Ervin Santana Dazzles On Eight Days Rest

Please take a seat and make sure your chair is in the upright and locked position. What I’m about to tell you may cause light-headedness and, in some cases, whiplash. Ervin Santana is pitching really well. Yeah, that Ervin Santana. The 29-year-old righty has found and maintained his groove in the critical part of the season. In his last 10 starts, Santana has seven quality starts including Friday night’s gem against the White Sox.

Please don’t leave the park, please don’t leave the park (Gary A. Vasquez-US PRESSWIRE)

Santana got his league mandated home run allowed out of the way early by teeing one up for the first hitter of the game, Alejandro De Aza. Santana leads the majors with 36 home runs allowed. That’s bad but it’s no 47 allowed like Bronson Arroyo in 2011. Silver linings, people. Santana settled down and only gave up one more hit and one walk while striking out 11 over seven innings. Perhaps the extra rest is the key to the recent success? Santana doesn’t think so nor did he understand why he got the eight days rest

“Why, if I was pitching good? I don’t need any extra time. I don’t know, that’s their situation, what they want to do with the rotation. I have nothing to do with that. I’m just here to pitch. When they tell me to pitch, I pitch.”

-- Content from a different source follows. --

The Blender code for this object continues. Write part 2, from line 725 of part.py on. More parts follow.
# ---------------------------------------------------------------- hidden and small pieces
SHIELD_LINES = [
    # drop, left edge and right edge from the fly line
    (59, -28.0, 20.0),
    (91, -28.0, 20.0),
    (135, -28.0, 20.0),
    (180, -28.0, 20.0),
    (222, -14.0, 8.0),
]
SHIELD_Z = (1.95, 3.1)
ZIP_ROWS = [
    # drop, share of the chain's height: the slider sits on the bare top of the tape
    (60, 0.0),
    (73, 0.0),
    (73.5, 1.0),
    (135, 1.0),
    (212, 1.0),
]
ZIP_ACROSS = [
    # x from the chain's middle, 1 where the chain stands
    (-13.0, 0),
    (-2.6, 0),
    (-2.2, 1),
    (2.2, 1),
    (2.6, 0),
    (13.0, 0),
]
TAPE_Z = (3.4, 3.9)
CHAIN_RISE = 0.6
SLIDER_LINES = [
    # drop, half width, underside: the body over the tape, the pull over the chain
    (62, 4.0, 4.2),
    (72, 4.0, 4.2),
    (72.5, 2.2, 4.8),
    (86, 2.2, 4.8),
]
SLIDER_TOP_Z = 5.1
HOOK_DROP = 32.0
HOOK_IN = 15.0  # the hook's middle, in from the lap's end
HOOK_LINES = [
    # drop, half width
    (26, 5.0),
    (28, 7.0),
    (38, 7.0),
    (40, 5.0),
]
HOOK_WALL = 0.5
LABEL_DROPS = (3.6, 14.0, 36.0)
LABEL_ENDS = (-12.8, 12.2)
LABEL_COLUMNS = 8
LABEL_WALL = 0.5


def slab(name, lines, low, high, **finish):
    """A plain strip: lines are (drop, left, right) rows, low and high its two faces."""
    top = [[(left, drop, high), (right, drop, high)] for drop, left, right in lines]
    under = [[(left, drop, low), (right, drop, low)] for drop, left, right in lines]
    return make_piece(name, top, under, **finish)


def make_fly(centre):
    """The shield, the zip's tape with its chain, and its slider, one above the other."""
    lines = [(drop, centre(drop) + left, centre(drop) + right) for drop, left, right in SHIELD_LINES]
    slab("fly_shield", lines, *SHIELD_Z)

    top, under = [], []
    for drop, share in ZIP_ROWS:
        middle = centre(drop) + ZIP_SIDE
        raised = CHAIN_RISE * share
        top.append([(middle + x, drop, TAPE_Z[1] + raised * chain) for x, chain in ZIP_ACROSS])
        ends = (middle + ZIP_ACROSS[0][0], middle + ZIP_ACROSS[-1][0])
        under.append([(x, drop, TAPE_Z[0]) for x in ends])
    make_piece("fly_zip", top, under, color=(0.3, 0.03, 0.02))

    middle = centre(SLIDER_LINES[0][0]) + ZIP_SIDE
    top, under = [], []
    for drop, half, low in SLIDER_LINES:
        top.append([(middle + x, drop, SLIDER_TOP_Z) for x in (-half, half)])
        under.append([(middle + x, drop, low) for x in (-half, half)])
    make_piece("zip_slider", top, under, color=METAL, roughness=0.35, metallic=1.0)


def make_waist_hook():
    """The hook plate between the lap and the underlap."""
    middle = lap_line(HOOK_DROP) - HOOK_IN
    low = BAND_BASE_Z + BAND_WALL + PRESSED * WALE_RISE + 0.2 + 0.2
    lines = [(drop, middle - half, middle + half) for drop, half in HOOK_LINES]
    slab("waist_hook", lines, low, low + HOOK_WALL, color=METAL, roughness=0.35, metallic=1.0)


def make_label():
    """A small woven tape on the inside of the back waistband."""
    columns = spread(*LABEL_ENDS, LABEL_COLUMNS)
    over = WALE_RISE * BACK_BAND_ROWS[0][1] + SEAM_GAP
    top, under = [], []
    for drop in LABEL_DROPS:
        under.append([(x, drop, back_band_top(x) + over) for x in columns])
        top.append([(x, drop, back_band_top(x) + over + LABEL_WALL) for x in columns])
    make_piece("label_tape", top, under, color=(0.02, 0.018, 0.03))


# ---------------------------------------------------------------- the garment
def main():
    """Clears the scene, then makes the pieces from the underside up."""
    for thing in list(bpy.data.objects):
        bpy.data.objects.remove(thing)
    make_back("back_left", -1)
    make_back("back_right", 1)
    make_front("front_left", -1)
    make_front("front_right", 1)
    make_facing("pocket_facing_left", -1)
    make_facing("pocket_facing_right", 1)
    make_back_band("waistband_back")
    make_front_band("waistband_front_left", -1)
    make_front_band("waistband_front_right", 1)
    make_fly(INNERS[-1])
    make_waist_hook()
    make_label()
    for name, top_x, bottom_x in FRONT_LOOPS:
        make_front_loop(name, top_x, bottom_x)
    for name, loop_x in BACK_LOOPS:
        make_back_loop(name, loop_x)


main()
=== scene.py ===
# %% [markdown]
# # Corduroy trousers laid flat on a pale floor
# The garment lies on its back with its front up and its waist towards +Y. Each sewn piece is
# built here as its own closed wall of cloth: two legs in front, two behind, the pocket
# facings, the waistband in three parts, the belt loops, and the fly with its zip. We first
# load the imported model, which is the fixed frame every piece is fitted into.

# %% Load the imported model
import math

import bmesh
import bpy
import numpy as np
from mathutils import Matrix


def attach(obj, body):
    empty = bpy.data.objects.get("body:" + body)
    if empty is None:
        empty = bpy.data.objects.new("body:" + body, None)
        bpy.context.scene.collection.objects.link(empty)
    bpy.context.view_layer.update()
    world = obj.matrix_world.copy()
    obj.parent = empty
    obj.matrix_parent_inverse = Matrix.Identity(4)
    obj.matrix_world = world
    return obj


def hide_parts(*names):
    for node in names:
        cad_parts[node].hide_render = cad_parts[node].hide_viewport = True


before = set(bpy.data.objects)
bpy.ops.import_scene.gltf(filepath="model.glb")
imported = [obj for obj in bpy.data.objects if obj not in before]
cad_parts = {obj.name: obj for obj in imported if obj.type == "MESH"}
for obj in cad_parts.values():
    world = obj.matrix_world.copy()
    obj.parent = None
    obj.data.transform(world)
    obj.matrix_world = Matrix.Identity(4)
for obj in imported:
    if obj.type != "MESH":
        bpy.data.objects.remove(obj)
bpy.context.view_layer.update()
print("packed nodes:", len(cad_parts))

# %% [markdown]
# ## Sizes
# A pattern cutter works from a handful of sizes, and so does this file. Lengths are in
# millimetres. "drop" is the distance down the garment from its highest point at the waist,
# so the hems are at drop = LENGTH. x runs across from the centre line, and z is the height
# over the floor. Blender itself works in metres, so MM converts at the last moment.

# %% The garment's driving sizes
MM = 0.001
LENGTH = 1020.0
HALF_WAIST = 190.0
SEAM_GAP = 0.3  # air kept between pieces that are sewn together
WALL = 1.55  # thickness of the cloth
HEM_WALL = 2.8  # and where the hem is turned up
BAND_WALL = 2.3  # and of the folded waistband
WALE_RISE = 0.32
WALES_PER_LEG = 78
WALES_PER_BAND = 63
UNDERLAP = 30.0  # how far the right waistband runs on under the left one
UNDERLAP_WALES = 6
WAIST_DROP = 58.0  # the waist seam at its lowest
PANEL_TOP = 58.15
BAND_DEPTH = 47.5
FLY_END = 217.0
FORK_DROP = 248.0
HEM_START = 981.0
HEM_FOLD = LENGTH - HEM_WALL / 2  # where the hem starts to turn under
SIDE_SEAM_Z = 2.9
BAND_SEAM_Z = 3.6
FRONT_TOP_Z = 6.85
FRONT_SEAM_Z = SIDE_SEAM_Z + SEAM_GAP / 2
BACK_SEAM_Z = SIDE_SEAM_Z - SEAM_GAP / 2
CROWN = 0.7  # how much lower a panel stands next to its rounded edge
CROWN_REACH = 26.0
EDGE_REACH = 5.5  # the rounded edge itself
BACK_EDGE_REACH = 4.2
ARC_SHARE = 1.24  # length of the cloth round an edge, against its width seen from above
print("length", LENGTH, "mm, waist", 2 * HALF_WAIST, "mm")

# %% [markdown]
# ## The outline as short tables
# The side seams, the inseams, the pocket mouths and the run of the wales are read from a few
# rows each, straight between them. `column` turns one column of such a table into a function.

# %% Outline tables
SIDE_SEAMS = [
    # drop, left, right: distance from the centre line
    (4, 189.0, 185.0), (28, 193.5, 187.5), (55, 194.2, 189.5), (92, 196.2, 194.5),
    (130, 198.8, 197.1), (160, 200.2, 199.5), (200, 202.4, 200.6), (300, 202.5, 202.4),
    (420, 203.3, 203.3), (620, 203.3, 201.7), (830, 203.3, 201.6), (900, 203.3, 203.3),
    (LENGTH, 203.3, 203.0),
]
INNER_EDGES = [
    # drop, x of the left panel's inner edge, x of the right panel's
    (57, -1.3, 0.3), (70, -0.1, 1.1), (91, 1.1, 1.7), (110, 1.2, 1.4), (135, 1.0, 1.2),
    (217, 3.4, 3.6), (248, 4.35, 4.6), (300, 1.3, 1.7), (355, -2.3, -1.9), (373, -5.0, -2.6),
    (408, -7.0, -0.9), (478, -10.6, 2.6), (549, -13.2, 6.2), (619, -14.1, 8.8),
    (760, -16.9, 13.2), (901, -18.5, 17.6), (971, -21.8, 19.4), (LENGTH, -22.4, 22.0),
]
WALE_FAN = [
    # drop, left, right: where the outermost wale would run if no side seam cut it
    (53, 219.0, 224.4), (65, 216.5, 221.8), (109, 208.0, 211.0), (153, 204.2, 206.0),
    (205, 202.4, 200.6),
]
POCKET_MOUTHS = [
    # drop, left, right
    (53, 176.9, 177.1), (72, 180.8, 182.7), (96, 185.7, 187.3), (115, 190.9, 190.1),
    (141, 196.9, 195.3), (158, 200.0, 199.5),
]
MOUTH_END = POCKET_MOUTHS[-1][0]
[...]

He has a point too. Over his last 10 starts (64.1 innnings), Santana has a 3.08 ERA, .179 BA against and 57 strikeouts to 16 walks. *cough*cough*13 home runs*cough* Throat is dry. The Angels are 8-2 during that stretch. Meanwhile, C.J. Wilson has a 6.38 ERA with 64 hits and 23 walks in 54.0 innings over his last 10 starts. But Wilson won’t have any starts skipped.

I’m not suggesting Santana is the most reliable or consistent arm in the rotation but there is something to be said for riding the hot hand. With 11 games to play and 3.5 out of the Wild Card, the Angels need some of that magic in a bottle. I’m three cliches short of a Halo Hangout paragraph record. Right now, Santana is playing the game the right way and just having fun out there. Just one more! Santana isn’t thinking about his option being picked either. He’s just doing his job when given the chance to pitch and win games. New record.

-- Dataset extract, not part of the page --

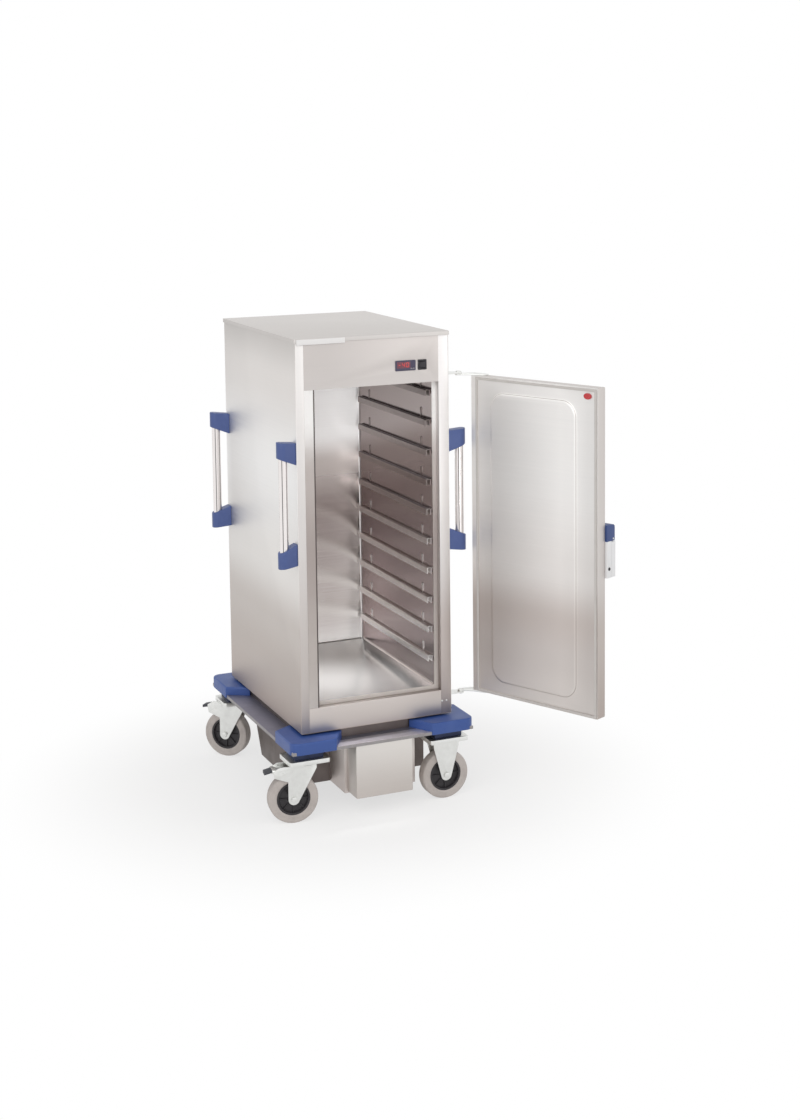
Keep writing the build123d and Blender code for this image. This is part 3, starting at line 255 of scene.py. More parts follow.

GM Jerry Dipoto may actually have to take a closer look at Santana’s $13 million club option for 2013 after this recent stretch of starts. Mike Scioscia seems to believe in the current version of Santana…

“I think he’s found his stuff as the season has gone on. He’s worked his way into his stuff,” Scioscia said, citing “release-point issues” as the cause of Santana’s struggles. “I think now his toolbox is filled with things he’s done in the past and he’s doing now.“He got into that rut in the middle of the season and it was just really tough for him to repeat pitches and get ahead in counts. The ball wasn’t coming out as crisp as it is now. The consistency of his breaking ball wasn’t there. I don’t know how many starts it is but his last eight, nine, 10 starts are what we expect.”

Not too long ago it seemed like a foregone conclusion Santana’s option would not be picked up. I’m starting to warm to the idea of keeping him for one more season. There almost has to be some regression next year from his current 18.4% HR/FB to his career 10.7% HR/FB. You’d hope so anyway unless, of course, you’re a hitter on any team other than the Angels.